Use the profile provided by ApsaraDB for SelectDB to troubleshoot a query. The profile records various information in the entire query, which is very important for performance optimization.
Understand the join mechanism of ApsaraDB for SelectDB and analyze the reasons for a slow query.
Use session variables to modify some behaviors of join operations to optimize join operations.
Check the query plan to determine whether the optimization takes effect.

The preceding four steps describe the standard optimization process of join operations. If the query speed is not improved after you perform the preceding four steps, you may need to rewrite the SQL statements for data join, or adjust data distribution and recheck whether data is properly distributed. In this case, you need to manually modify all join statements that are used in a query. However, this method requires relatively high costs, and is used for further analysis if the preceding method does not improve the query speed.

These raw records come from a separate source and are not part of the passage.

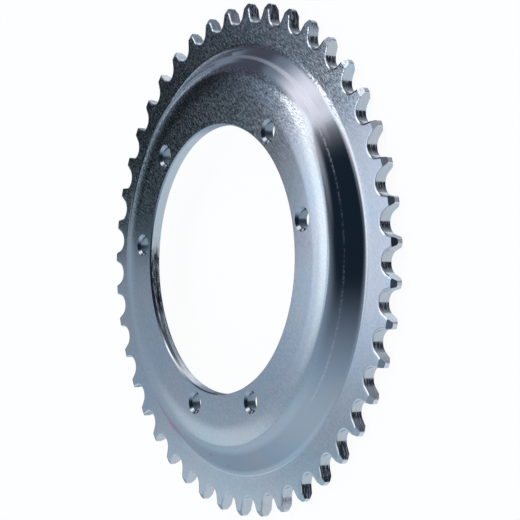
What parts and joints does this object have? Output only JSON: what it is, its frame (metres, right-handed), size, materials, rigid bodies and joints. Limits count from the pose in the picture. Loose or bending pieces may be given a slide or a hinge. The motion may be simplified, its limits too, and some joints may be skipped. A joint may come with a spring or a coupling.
{
  "type": "chain sprocket",
  "caption": "Dished plate sprocket for a roller chain: toothed outer ring, conical web and flat bored flange with paired screw holes.",
  "frame": {"origin": "on the sprocket's axis, in the plane of the toothed ring's rear face, on which the part lies", "axes": "+Z along the axis from the toothed ring towards the raised flange; +X through the middle of a tooth and midway between two screw holes"},
  "size_m": [0.1798, 0.18, 0.0125],
  "materials": {
    "zinc_plated_steel": "bright blue-white zinc plating over rolled steel plate"
  },
  "bodies": {
    "root": {"sprocket": "zinc_plated_steel"}
  },
  "joints": []
}
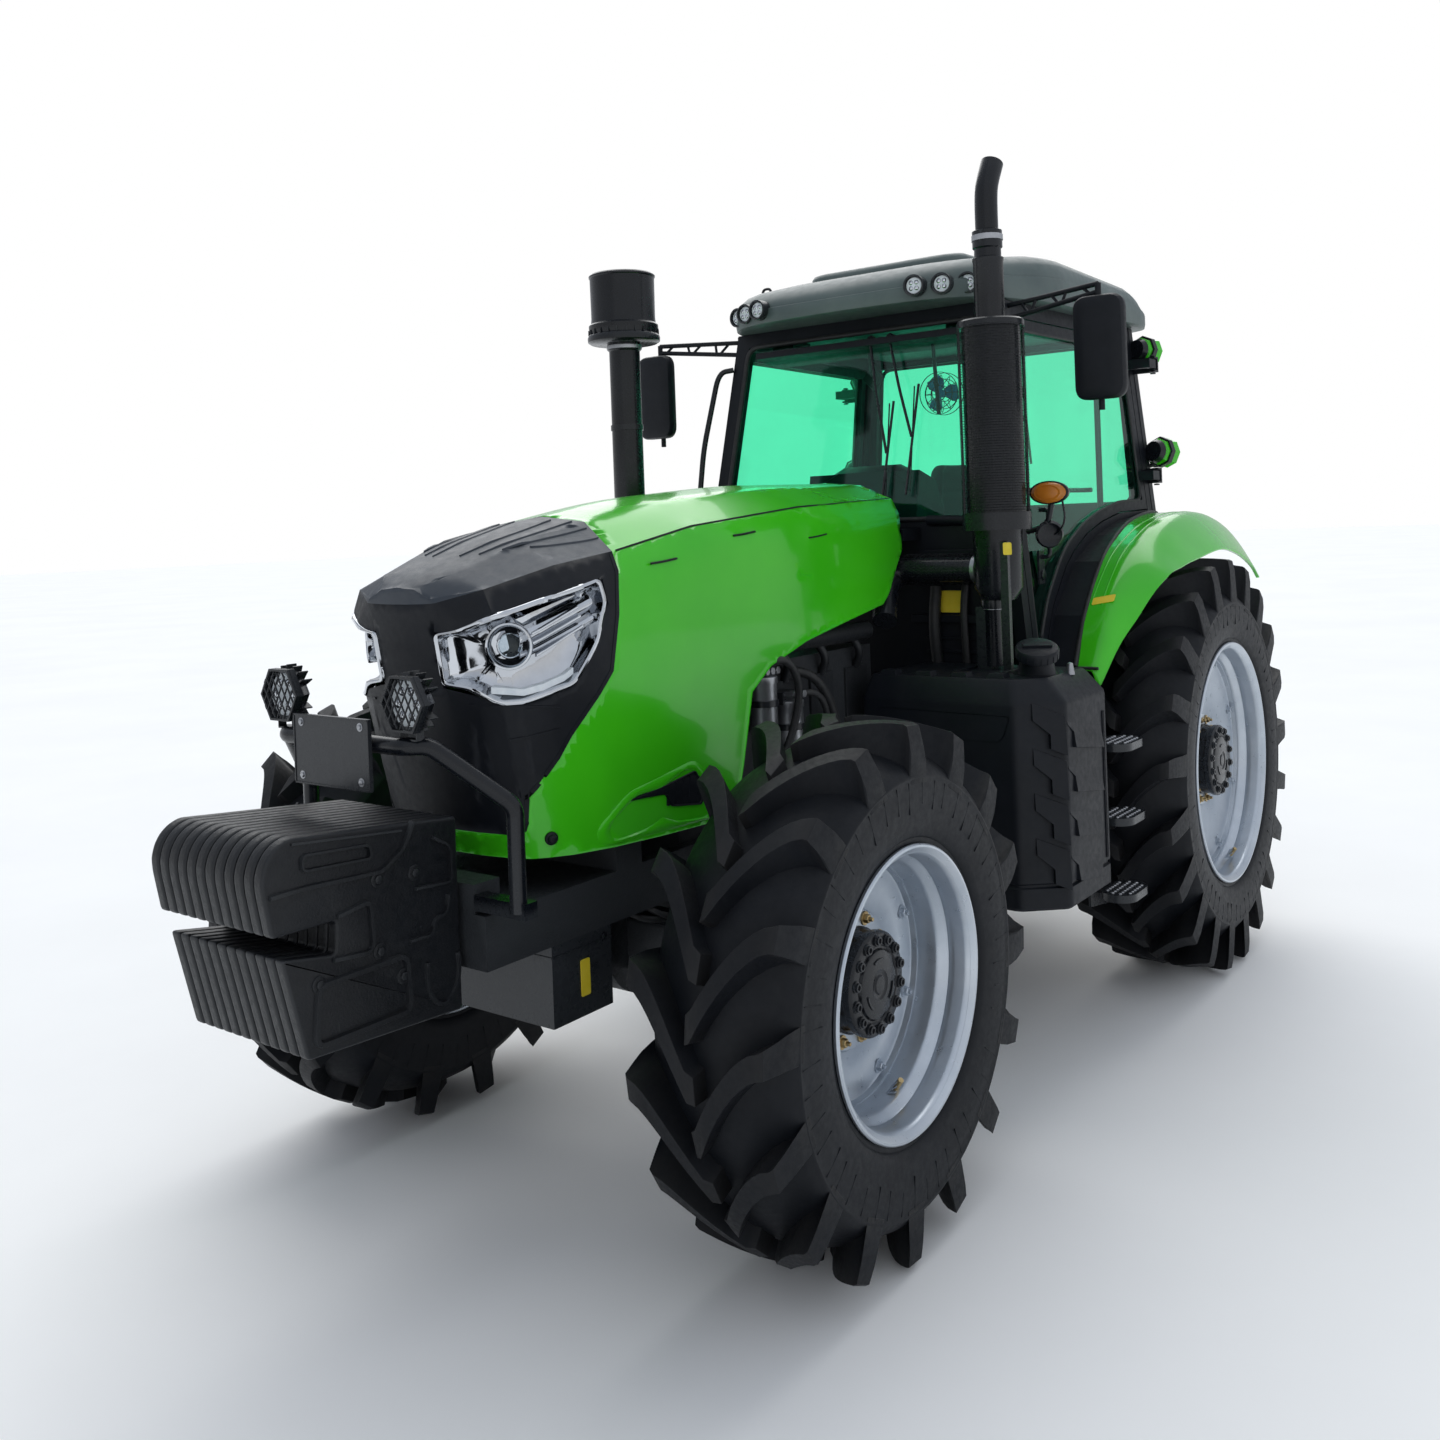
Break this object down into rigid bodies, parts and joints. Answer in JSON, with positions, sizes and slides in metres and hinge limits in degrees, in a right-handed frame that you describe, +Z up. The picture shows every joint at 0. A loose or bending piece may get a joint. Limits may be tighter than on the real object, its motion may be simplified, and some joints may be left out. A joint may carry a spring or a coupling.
{
  "type": "farm tractor",
  "caption": "Four-wheel-drive farm tractor with closed cab, steered front axle, lifting hood, hinged doors, suitcase front weights, side fuel tank and a rear three-point hitch",
  "frame": {"origin": "middle of the whole tractor's plan, on the ground", "axes": "+X forward, +Y to the tractor's left, +Z up"},
  "size_m": [5.4749, 2.299, 3.2609],
  "materials": {
    "green_paint": "gloss",
    "black_plastic": "satin",
    "black_paint": "satin",
    "cast_black": "rough painted",
    "silver_paint": "satin",
    "tyre_rubber": "matte",
    "roof_grey": "satin",
    "cap_grey": "satin",
    "chrome_lamp": "polished",
    "lamp_glass": "polished",
    "tinted_glass": "polished",
    "seat_fabric": "matte",
    "steel": "worn"
  },
  "bodies": {
    "chassis": {"front_support": "cast_black", "engine_block": "cast_black", "driveline_housing": "cast_black", "front_axle_beam": "cast_black", "front_weights": "cast_black", "front_guard": "black_paint", "work_lamps": "black_plastic", "front_box": "black_paint", "cab_floor": "black_paint", "cab_tub": "black_paint", "cab_frame": "black_paint", "cab_glass": "tinted_glass", "cab_roof": "roof_grey", "rear_fenders": "green_paint", "dashboard": "black_plastic", "steering_wheel": "black_plastic", "seat": "seat_fabric", "fuel_tank": "black_plastic", "side_box": "black_plastic", "steps": "black_paint", "mirrors": "black_plastic", "exhaust_stack": "black_paint", "air_intake": "black_plastic"},
    "hood": {"hood_top": "green_paint", "hood_sides": "green_paint", "nose_cap": "cap_grey", "nose_fascia": "black_plastic", "headlights": "chrome_lamp"},
    "knuckle_left": {"knuckle_left": "cast_black"},
    "knuckle_right": {"knuckle_right": "cast_black"},
    "wheel_front_left": {"tyre_front_left": "tyre_rubber", "rim_front_left": "silver_paint"},
    "wheel_front_right": {"tyre_front_right": "tyre_rubber", "rim_front_right": "silver_paint"},
    "wheel_rear_left": {"tyre_rear_left": "tyre_rubber", "rim_rear_left": "silver_paint"},
    "wheel_rear_right": {"tyre_rear_right": "tyre_rubber", "rim_rear_right": "silver_paint"},
    "door_left": {"door_left": "black_paint", "door_glass_left": "tinted_glass"},
    "door_right": {"door_right": "black_paint", "door_glass_right": "tinted_glass"},
    "lower_links": {"lower_links": "steel"},
    "lift_arms": {"lift_arms": "cast_black"},
    "lift_rods": {"lift_rods": "steel"}
  },
  "joints": [
    {"name": "steer_left", "type": "hinge", "parent": "chassis", "child": "knuckle_left", "pos_m": [1.3725, 0.65, 0.7175], "axis": [0, 0, 1], "range_deg": [-25, 25]},
    {"name": "steer_right", "type": "hinge", "parent": "chassis", "child": "knuckle_right", "pos_m": [1.3725, -0.65, 0.7175], "axis": [0, 0, 1], "range_deg": [-25, 25]},
    {"name": "roll_front_left", "type": "hinge", "parent": "knuckle_left", "child": "wheel_front_left", "pos_m": [1.3725, 0.876, 0.7175], "axis": [0, 1, 0], "continuous": true},
    {"name": "roll_front_right", "type": "hinge", "parent": "knuckle_right", "child": "wheel_front_right", "pos_m": [1.3725, -0.876, 0.7175], "axis": [0, 1, 0], "continuous": true},
    {"name": "roll_rear_left", "type": "hinge", "parent": "chassis", "child": "wheel_rear_left", "pos_m": [-1.3875, 0.916, 0.8775], "axis": [0, 1, 0], "continuous": true},
    {"name": "roll_rear_right", "type": "hinge", "parent": "chassis", "child": "wheel_rear_right", "pos_m": [-1.3875, -0.916, 0.8775], "axis": [0, 1, 0], "continuous": true},
    {"name": "hood_lift", "type": "hinge", "parent": "chassis", "child": "hood", "pos_m": [0.0085, 0, 2.066], "axis": [0, -1, 0], "range_deg": [0, 45]},
    {"name": "door_left_swing", "type": "hinge", "parent": "chassis", "child": "door_left", "pos_m": [-1.5175, 0.805, 2.12], "axis": [0, 0, 1], "range_deg": [0, 75]},
    {"name": "door_right_swing", "type": "hinge", "parent": "chassis", "child": "door_right", "pos_m": [-1.5175, -0.805, 2.12], "axis": [0, 0, -1], "range_deg": [0, 75]},
    {"name": "link_lift", "type": "hinge", "parent": "chassis", "child": "lower_links", "pos_m": [-1.6175, 0, 0.52], "axis": [0, 1, 0], "range_deg": [-10, 20]},
    {"name": "arm_lift", "type": "hinge", "parent": "chassis", "child": "lift_arms", "pos_m": [-1.8075, 0, 1.01], "axis": [0, 1, 0], "range_deg": [-15, 30]},
    {"name": "rod_swing", "type": "hinge", "parent": "lift_arms", "child": "lift_rods", "pos_m": [-2.2375, 0, 1.01], "axis": [0, 1, 0], "range_deg": [-30, 15]}
  ],
  "couplings": [
    {"joint": "steer_right", "follows": "steer_left", "ratio": 1},
    {"joint": "arm_lift", "follows": "link_lift", "ratio": 1.4186},
    {"joint": "rod_swing", "follows": "link_lift", "ratio": -1.4186}
  ]
}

Suggestions on optimizing join queries

The following section provides suggestions on how to optimize join queries in ApsaraDB for SelectDB:

When you perform a join query, select columns of the same type to reduce data cast, or select columns of simple types to accelerate the join calculation.
Select the key column to join data. For more information, see Runtime Filter. Late materialization can be effectively implemented by joining data of key columns.
Perform joins among large tables in Colocation mode. This is because joining large tables causes a large amount of network overhead, which increases the costs of data shuffle.
Properly use Runtime Filter. Runtime Filter is suitable for scenarios in which a high filter rate is required in joins. However, it also has some side effects. You must determine whether to use Runtime Filter based on the columns that are involved in SQL statements.
If multiple tables are joined, you must determine the rationality of the join. Make sure that the left table is a large table and the right table is a small table. In this case, the Hash Join operator performs better than the Nest Loop Join operator. You can rewrite SQL statements and use the hint method to adjust the order of joins.